Elle rappelle ensuite la solution dégagée vingt ans plus tôt et réaffirmée depuis (voir jurisprudences précitées) : lorsque la société mère ne réintègre pas le salarié après son licenciement par la filiale étrangère, les indemnités de rupture auxquelles le salarié peut prétendre doivent être calculées par référence aux salaires perçus par celui-ci dans son dernier emploi.

En l’occurrence, les indemnités de rupture devaient être calculées sur la base du salaire d’expatriation au Maroc.

Mais les stipulations contractuelles et les dispositions conventionnelles applicables au salarié ne peuvent-elles pas faire obstacle à cette règle ?

Les dispositions conventionnelles et les clauses du contrat de travail retenant une autre base de calcul, moins favorable au salarié, importent peu

Le contrat de travail du salarié réglait, a priori, cette situation puisqu’il stipulait que « en cas de licenciement, les indemnités éventuellement dues au salarié seront calculées sur la seule rémunération de référence en France, à l’exclusion des émoluments liés à son transfert au Maroc ». Cette clause était d’ailleurs conforme à la convention collective de branche qui lui était applicable. Celle-ci disposait en effet que « en cas de rupture du contrat de travail durant le séjour à l’extérieur, les indemnités susceptibles d’être dues au cadre à cette occasion sont calculées, sauf cas plus favorable prévu dans l’avenant, sur le montant de la rémunération effective du cadre base France métropolitaine ».

Ces dispositions pouvaient-elles se substituer à la règle légale ?

Non, répond la Cour de cassation.

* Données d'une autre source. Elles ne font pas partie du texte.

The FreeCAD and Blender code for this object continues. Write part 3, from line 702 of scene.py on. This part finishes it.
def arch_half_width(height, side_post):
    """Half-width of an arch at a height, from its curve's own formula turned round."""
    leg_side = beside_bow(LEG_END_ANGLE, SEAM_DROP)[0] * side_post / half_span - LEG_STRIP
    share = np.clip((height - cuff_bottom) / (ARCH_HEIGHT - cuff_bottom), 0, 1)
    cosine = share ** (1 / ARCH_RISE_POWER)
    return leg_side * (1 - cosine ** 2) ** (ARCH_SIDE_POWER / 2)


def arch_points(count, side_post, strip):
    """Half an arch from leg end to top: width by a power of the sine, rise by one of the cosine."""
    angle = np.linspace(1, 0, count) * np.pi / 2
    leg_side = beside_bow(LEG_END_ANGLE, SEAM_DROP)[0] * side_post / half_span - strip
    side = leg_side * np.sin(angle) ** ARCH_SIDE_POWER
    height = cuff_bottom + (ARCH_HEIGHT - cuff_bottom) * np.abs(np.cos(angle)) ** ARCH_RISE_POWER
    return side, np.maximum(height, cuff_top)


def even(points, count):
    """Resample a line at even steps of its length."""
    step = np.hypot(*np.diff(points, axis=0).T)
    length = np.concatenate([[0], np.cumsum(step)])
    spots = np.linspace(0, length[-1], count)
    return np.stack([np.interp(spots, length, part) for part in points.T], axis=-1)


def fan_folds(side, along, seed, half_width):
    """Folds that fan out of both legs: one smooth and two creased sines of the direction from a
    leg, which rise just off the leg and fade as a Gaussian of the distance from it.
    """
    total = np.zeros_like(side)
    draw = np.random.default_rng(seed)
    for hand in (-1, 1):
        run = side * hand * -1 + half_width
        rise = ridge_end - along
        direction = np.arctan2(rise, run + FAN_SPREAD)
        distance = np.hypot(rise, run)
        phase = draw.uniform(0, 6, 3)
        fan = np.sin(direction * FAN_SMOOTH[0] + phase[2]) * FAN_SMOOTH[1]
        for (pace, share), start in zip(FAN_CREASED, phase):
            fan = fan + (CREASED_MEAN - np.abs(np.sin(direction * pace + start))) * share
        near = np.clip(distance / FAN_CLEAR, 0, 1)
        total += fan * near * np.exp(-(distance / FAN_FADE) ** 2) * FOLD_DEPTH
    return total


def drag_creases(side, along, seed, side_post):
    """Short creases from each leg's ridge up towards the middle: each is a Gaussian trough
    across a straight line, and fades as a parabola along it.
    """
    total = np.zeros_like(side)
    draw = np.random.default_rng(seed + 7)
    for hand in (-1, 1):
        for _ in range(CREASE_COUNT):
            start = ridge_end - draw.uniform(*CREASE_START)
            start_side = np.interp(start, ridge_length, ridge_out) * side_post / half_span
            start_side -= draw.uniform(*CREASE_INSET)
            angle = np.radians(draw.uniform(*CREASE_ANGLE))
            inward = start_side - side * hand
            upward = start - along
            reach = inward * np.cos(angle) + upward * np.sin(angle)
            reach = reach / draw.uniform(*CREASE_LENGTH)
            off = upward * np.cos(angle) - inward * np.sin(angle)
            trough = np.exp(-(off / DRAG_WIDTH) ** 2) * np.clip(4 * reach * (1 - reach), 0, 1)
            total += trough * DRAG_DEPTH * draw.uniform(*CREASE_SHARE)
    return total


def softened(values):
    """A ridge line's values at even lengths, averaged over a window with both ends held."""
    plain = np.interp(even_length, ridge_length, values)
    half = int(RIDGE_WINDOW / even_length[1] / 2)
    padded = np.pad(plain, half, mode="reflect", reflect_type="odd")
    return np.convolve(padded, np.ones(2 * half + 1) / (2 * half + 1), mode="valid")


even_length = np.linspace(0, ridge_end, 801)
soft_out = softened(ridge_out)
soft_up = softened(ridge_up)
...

Les indemnités de rupture du salarié devaient être calculées sur la base du salaire d’expatriation marocain, « nonobstant les stipulations contractuelles et les dispositions de la convention collective applicable moins favorables que la règle légale ».

Sans doute, la décision aurait été tout autre si les dispositions conventionnelles et contractuelles avaient été plus favorables au salarié.

L’arrêt d’appel est cassé et l’affaire sera rejugée.